This update is just to show that there is no updates and that updates will be updated when there is something interesting to update you on


----------



## mava_rules (Feb 22, 2006)

^^ fpmsl :chuckle:


----------



## hodgie (Oct 23, 2003)

sideways.taff said:


> This update is just to show that there is no updates and that updates will be updated when there is something interesting to update you on


Well, i think its about time you did some more interesting things so you can update us.:chuckle:


----------



## sideways.taff (Mar 3, 2005)

hodgie said:


> Well, i think its about time you did some more interesting things so you can update us.:chuckle:


if only I could, zero monies in the bank means zero updates. Just hang tight for a couple of months whilst I put a kitcar together, sell it and buy a chevy small block


----------



## Miller99Skyline (Jan 7, 2007)

Wow, it just keeps on getting better and better everytime I come by to check on out it's progressing!

Great job man.


----------



## kaneda (Oct 9, 2004)

dodgybrooks said:


> Carbs my man, carbs. If you go V8 go the whole hog and carb it.

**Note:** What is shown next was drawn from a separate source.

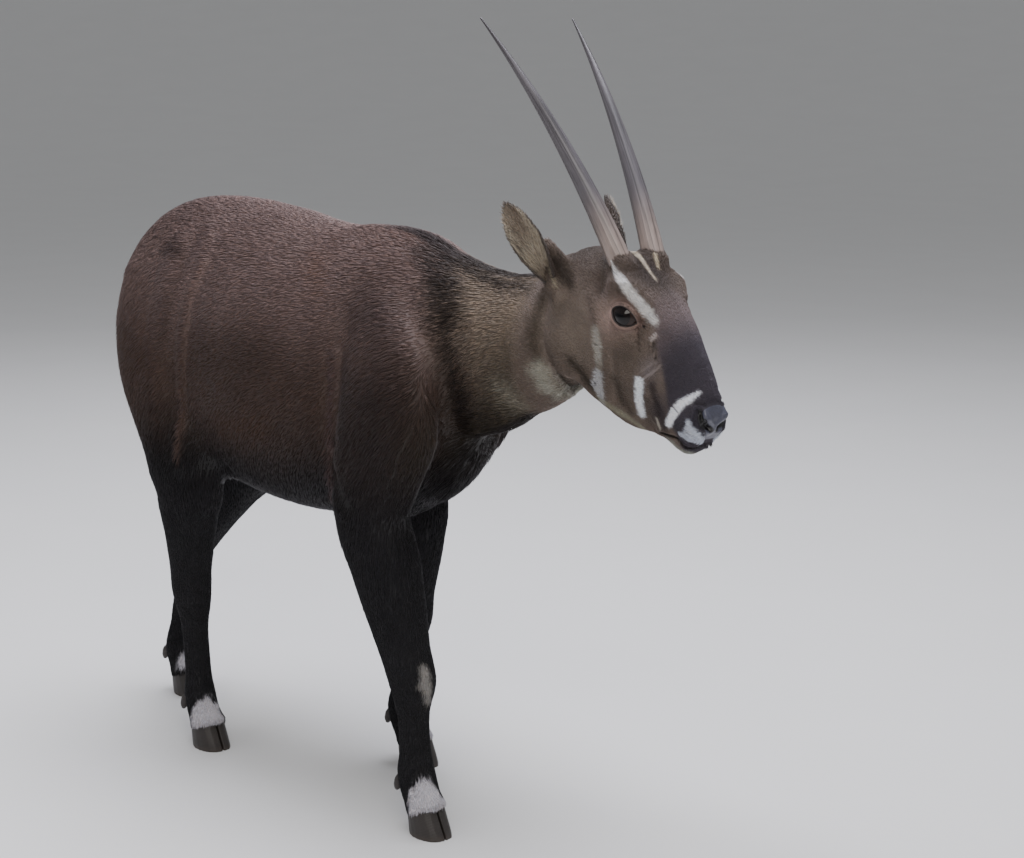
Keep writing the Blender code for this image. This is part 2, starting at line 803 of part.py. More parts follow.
def tail_socket():
    """The room in the rump for the root of the tail."""
    return tube("tail_socket", tail_rows(GAP)[:TAIL_SOCKET_ROWS], steps=2, count=12)


def main():
    for each in list(bpy.data.objects):
        bpy.data.objects.remove(each, do_unlink=True)

    flesh = fuse(body_pieces() + head_pieces())
    nodes = part_flesh(flesh)
    discard([flesh])

    head_cutters = [mouth_line()]
    for label, side in SIDES.items():
        head_cutters += [nostril(side), eye_opening(side), eye("socket", side, GAP)]
        head_cutters += [horn("socket", side, GAP), ear_root("socket", label, GAP)]
        nodes["eye_" + label] = eye("eye_" + label, side, look="eye")
        nodes["horn_" + label] = horn("horn_" + label, side, look="horn")
        nodes["ear_" + label] = ear("ear_" + label, label)
    for cutter in head_cutters:
        boolean(nodes["head"], [cutter], "DIFFERENCE")

    nodes["tail"] = tail("tail")
    boolean(nodes["torso"], [tail_socket()], "DIFFERENCE")

    for leg, (joints, _) in LEGS.items():
        for label, side in SIDES.items():
            name = f"claw_{leg}_{label}"
            nodes[name] = claw(name, joints, side)
            name = f"dewclaw_{leg}_{label}"
            nodes[name] = dewclaw(name, joints, side, look="hoof")
            boolean(nodes["leg_" + leg], [dewclaw("socket", joints, side, GAP)], "DIFFERENCE")

    for node in nodes.values():
        node.location = -FLOOR_CENTRE


main()
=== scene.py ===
"""A life-size saola in its coat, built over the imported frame.

Metres, +Z up. The animal faces +X with its left side towards +Y, and the floor is
z = 0. The skin is grown from the frame's own flesh and sculpted, the coat is laid
on it tuft by tuft, and eyes, lids, horns, ears, nose, hooves and tail are pieces
of their own.
"""

import json
import math
from contextlib import contextmanager

import bmesh
import bpy
import numpy as np
from mathutils import Matrix, Vector
from mathutils.bvhtree import BVHTree

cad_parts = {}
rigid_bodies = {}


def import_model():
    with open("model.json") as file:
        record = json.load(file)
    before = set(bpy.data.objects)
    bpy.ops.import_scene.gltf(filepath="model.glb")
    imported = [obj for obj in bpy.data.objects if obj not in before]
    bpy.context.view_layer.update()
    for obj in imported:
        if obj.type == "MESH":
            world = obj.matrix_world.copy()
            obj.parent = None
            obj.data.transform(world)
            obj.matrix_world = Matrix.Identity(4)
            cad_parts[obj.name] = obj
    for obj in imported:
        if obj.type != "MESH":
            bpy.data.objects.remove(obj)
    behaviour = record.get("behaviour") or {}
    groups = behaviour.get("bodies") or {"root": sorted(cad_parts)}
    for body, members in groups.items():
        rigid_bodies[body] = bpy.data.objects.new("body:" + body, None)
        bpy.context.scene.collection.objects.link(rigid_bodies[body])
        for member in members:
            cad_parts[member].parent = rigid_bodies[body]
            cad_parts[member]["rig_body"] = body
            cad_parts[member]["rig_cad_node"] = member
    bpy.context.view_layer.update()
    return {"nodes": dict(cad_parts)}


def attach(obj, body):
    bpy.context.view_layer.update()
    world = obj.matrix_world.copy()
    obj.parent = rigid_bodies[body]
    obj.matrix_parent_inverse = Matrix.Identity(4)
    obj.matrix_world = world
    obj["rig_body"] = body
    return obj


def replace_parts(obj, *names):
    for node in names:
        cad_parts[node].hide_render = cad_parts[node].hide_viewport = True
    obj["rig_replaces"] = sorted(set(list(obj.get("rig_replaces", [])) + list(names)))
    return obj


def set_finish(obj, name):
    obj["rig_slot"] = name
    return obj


bl_info = {
    "name": "Saola",
    "version": (1, 0, 0),
    "blender": (4, 5, 0),
    "location": "3D View > Sidebar > Saola",
    "description": "Dresses the packed saola with skin, coat, eyes, horns, ears, hooves and tail",
    "category": "Add Mesh",
}

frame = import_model()
BODY = "root"
SIDES = {"right": -1.0, "left": 1.0}
LEG_NAMES = ("fore_right", "fore_left", "hind_right", "hind_left")
FLESH = ("head", "neck", "torso") + tuple("leg_" + leg for leg in LEG_NAMES)
SEED = 20

# The photograph's camera: where it stands, how it is turned and tipped in degrees,
# and its focal length for an image of this size.
IMAGE_SIZE = (1024, 858)
CAMERA_FOCAL_PX = 2150.0
CAMERA_AZIMUTH = 52.0
CAMERA_DISTANCE = 3.3
CAMERA_HEIGHT = 1.105
CAMERA_TURN = -5.5
CAMERA_PITCH = 10.1
# The middle of the trunk, which the camera was set up round.
TRUNK_MIDDLE = Vector((-0.194, 0.0, 0.0))

# The head's own axes: x from poll to nose, y to the left, z out of the forehead.
POLL = Vector((0.391, 0.0, 0.835))
HEAD_DOWN = 33.0
HEAD_LEFT = -3.0
# The cut behind the head, by a low and a high point (x, z) in profile.
HEAD_PLANE = ((0.326, 0.620), (0.358, 0.860))

EYE_RADIUS = 0.0205
EYE_PLACE = (0.1534, 0.0365, 0.018)
EYE_AXIS = (0.24, 0.95, 0.14)
EYE_LONG_WAY = (1.0, 0.0, 0.25)
HORN_PLACE = (0.089, 0.032, 0.067)
HORN_RISE = 21.6
HORN_SPREAD = 7.7
HORN_BOW = 0.0137
EAR_PLACE = (0.036, 0.053, -0.020)
EAR_TIP_WAYS = {"right": (-0.733, -0.430, 0.526), "left": (-0.852, 0.285, 0.438)}
EAR_OPENING_WAY = (0.450, 0.800, 0.250)
EAR_START = 0.010
# The hoof's upper rim rises forwards by this slope.
CORONET_SLOPE = 0.48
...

Why would he use carbs? Or do you mean individual throttle bodies?


----------



## dodgybrooks (Sep 14, 2007)

kaneda said:


> Why would he use carbs? Or do you mean individual throttle bodies?


I dunno, I had a good reason when I posted but I've forgotten it.

Ahh that's right, they are so old school cool, no wires, she'll rev until you take your foot off the accelerator, every time you open the bonnet someone will ask 'Why?' and small block amounts air being drawn through carbs, well there is no better sound.
I wouldn't expect there would be that many Skylines with this amount of work done to them without turbines, and even fewer with carburettors.


----------



## Newera (Mar 22, 2005)

sideways.taff said:


> To start with I'll leave it bone stock with just some custom exhaust manifolds to clear the steering column and front crossmember which should see it pushing around 520bhp. Later on I may bolt on a supercharger or a couple of turbos but I'm not sure yet.


LOL. You realise with that much torque and power from an N/A V8, a new pair of rear tyres will last all of, er.... 5-10 minutes drifting (Now imagine how much less time they'd last with a lot more power, lol).

You'll need a tyre sponsorship deal, or a larger mortgage!...

And a big trailer to carry the tyres to the track :flame:


----------



## sideways.taff (Mar 3, 2005)

hehe! Yeh I know. I've got four free tyres from Yokohama at the moment so I'm hoping that once the car is running they'll want in on it! 

I'm starting to change my mind about the engine. Don't worry, I'm still staying with a Chevy V8 but I'm now being drawn towards turbo'd LS2's


----------



## Pharoahe (Mar 11, 2006)

Maybe the new LS9 supercharged 6.2L V8 is something for you


----------



## jas3113 (Aug 24, 2005)

sideways.taff said:


> hehe! Yeh I know. I've got four free tyres from Yokohama at the moment so I'm hoping that once the car is running they'll want in on it!
> 
> I'm starting to change my mind about the engine. Don't worry, I'm still staying with a Chevy V8 but I'm now being drawn towards turbo'd LS2's


If you need help on the stateside to pick up a motor let me know we picked up a complete ls2 with wiring and ECUs (auto though) for USD$6k. shipping may not be bad if you know a forwarder.

John


----------



## sideways.taff (Mar 3, 2005)

jas3113 said:


> If you need help on the stateside to pick up a motor let me know we picked up a complete ls2 with wiring and ECUs (auto though) for USD$6k. shipping may not be bad if you know a forwarder.
> 
> John


Thats one stumbling block I was going to need to overcome. Getting someone to ship one from the US. I'm not too worried about shipping costs really, just getting the lump shipped off American soil lol. 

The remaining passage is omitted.